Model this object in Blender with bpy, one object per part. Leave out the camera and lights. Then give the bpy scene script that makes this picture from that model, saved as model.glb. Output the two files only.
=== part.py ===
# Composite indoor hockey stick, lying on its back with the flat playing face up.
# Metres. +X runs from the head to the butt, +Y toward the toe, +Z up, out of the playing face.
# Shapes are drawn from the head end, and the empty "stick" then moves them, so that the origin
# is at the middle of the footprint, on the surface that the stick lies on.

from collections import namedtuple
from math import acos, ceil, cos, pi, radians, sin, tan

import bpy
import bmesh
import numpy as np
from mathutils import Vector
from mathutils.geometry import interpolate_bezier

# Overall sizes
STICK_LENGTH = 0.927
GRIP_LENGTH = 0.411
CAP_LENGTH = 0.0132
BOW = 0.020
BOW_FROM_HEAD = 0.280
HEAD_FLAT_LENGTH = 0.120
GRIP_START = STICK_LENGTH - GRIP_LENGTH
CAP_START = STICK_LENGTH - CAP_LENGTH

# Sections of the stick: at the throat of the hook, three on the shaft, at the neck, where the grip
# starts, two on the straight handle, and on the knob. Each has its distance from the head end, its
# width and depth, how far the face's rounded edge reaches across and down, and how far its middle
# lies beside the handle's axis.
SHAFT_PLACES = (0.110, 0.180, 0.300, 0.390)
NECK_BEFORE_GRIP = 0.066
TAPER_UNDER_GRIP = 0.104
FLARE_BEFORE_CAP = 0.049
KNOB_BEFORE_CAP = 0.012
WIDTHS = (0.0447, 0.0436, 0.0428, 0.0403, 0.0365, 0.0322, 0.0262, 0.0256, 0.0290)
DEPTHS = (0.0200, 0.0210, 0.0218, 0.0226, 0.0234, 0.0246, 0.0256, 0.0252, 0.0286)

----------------

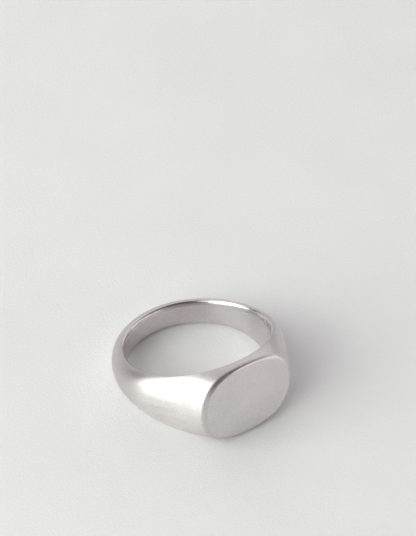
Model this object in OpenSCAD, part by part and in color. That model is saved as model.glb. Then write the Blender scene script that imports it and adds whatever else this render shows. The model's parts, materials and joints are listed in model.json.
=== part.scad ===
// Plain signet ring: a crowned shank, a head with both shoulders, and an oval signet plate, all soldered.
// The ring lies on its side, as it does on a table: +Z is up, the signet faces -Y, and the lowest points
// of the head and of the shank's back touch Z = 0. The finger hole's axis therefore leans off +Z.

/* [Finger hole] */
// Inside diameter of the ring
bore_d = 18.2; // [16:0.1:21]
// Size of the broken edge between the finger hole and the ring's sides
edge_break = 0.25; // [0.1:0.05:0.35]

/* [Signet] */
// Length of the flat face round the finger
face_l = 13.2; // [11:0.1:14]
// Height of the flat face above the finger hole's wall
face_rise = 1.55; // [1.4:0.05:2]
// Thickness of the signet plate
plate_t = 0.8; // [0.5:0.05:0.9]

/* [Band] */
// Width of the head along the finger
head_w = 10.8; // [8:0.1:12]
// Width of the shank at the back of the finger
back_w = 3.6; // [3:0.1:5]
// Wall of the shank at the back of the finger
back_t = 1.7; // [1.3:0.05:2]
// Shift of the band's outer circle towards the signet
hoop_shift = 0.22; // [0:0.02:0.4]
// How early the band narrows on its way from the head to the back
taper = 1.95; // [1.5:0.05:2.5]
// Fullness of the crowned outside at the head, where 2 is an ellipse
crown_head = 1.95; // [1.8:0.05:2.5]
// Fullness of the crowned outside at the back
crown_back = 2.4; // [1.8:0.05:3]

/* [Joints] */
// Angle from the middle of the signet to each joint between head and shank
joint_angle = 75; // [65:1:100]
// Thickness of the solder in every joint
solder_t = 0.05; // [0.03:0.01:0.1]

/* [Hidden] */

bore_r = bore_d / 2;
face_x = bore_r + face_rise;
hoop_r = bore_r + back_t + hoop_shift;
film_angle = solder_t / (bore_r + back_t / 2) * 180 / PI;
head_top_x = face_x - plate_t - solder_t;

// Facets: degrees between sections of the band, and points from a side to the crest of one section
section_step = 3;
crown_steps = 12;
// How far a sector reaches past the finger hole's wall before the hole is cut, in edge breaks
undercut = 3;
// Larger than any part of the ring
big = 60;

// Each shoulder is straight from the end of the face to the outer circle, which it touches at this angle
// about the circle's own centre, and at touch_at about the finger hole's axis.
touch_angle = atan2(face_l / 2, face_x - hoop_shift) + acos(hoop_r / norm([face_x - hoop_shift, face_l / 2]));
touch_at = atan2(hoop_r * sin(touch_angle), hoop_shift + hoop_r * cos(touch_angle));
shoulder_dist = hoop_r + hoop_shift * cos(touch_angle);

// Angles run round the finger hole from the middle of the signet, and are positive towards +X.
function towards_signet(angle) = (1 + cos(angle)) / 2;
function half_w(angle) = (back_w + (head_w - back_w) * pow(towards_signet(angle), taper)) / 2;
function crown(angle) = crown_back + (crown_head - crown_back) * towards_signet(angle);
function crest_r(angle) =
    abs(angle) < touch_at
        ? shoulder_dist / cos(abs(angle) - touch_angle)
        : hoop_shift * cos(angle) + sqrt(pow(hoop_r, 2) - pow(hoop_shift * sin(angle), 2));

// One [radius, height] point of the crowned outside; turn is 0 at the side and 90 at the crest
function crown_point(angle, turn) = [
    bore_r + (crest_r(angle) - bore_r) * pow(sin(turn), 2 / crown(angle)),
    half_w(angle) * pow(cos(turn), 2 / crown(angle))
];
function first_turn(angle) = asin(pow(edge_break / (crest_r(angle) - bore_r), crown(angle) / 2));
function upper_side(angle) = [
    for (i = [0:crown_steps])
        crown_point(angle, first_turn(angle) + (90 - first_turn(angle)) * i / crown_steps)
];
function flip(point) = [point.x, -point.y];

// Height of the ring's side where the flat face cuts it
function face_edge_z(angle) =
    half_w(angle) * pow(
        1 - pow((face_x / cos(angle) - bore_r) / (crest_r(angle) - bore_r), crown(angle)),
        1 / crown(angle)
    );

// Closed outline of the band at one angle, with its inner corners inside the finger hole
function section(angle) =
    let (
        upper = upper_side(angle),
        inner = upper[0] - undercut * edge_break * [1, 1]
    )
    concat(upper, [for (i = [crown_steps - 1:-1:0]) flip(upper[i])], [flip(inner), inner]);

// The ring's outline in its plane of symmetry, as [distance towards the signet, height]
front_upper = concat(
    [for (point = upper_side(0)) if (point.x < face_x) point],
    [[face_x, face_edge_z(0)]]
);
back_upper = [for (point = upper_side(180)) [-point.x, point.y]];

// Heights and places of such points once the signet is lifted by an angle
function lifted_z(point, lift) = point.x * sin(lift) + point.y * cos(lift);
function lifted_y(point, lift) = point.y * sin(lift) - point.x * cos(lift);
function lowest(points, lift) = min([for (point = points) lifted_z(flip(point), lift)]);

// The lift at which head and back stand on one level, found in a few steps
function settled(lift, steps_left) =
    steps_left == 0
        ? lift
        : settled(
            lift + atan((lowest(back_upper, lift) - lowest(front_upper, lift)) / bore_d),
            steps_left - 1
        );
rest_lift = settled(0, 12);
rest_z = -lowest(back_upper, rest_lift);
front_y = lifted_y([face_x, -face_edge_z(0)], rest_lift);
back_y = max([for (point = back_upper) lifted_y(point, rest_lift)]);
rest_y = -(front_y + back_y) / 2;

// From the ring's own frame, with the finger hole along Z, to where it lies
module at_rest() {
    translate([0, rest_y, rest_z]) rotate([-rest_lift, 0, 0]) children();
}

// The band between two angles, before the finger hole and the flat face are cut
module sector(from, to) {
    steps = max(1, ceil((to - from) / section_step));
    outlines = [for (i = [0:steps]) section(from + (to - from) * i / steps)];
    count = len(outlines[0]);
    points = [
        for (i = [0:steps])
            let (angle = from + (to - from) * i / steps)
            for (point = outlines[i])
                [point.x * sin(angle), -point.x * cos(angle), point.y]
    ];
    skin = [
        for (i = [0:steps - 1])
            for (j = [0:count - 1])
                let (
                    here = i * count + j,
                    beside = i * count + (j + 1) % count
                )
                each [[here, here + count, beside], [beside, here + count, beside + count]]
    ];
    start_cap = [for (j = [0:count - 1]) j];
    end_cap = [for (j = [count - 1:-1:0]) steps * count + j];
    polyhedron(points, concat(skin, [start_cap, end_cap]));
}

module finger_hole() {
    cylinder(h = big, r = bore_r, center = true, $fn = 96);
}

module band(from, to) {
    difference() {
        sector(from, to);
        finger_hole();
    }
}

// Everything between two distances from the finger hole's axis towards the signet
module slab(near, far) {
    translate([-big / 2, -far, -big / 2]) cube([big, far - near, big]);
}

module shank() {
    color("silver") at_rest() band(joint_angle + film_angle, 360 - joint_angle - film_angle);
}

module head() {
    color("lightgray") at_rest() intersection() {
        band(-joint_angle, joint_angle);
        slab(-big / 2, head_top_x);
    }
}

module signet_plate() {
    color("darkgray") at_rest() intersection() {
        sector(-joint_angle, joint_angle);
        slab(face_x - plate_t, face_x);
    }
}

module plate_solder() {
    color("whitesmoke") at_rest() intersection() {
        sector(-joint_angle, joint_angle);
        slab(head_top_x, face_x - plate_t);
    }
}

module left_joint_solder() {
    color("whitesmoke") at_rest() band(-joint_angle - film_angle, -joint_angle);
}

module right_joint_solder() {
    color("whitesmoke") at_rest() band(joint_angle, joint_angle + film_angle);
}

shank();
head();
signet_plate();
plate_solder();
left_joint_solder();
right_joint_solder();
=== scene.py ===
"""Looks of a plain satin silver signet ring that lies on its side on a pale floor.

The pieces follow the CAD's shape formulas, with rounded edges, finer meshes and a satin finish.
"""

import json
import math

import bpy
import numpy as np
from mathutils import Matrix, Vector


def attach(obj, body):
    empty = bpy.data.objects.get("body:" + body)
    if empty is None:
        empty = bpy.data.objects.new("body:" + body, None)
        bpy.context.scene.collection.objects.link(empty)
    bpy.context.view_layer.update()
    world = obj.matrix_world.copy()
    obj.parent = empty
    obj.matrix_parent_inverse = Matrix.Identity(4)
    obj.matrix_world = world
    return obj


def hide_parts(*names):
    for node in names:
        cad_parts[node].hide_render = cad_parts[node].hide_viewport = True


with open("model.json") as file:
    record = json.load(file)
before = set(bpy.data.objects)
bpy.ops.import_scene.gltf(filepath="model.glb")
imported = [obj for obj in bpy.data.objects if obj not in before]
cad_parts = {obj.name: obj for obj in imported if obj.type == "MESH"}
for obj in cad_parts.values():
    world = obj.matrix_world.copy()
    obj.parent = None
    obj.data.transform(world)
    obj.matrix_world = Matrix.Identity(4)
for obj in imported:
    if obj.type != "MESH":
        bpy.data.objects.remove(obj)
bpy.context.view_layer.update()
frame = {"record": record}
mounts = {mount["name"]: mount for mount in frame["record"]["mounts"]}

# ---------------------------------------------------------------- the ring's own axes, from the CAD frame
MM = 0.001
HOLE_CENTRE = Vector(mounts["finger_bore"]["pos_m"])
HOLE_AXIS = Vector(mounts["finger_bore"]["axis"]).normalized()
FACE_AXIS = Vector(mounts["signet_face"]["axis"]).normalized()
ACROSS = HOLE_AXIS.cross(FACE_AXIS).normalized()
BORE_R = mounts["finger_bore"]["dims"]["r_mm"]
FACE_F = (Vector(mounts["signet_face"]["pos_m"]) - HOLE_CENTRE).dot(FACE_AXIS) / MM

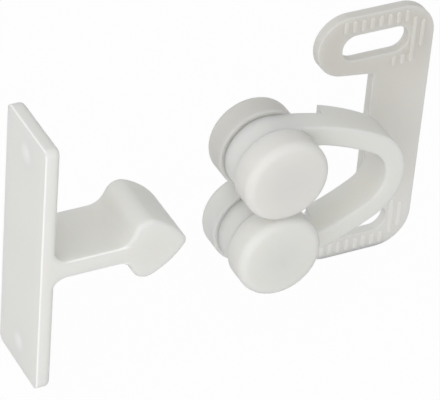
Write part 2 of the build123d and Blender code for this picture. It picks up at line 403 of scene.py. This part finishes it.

----------------

→ **Exercise prompt**
Above is a listing; print exactly its lines from the one with "joint_angle + film_angle);" through the one with "if empty is", and no other lines.

→ **Result of this exercise**
    color("whitesmoke") at_rest() band(joint_angle, joint_angle + film_angle);
}

shank();
head();
signet_plate();
plate_solder();
left_joint_solder();
right_joint_solder();
=== scene.py ===
"""Looks of a plain satin silver signet ring that lies on its side on a pale floor.

The pieces follow the CAD's shape formulas, with rounded edges, finer meshes and a satin finish.
"""

import json
import math

import bpy
import numpy as np
from mathutils import Matrix, Vector


def attach(obj, body):
    empty = bpy.data.objects.get("body:" + body)
    if empty is None:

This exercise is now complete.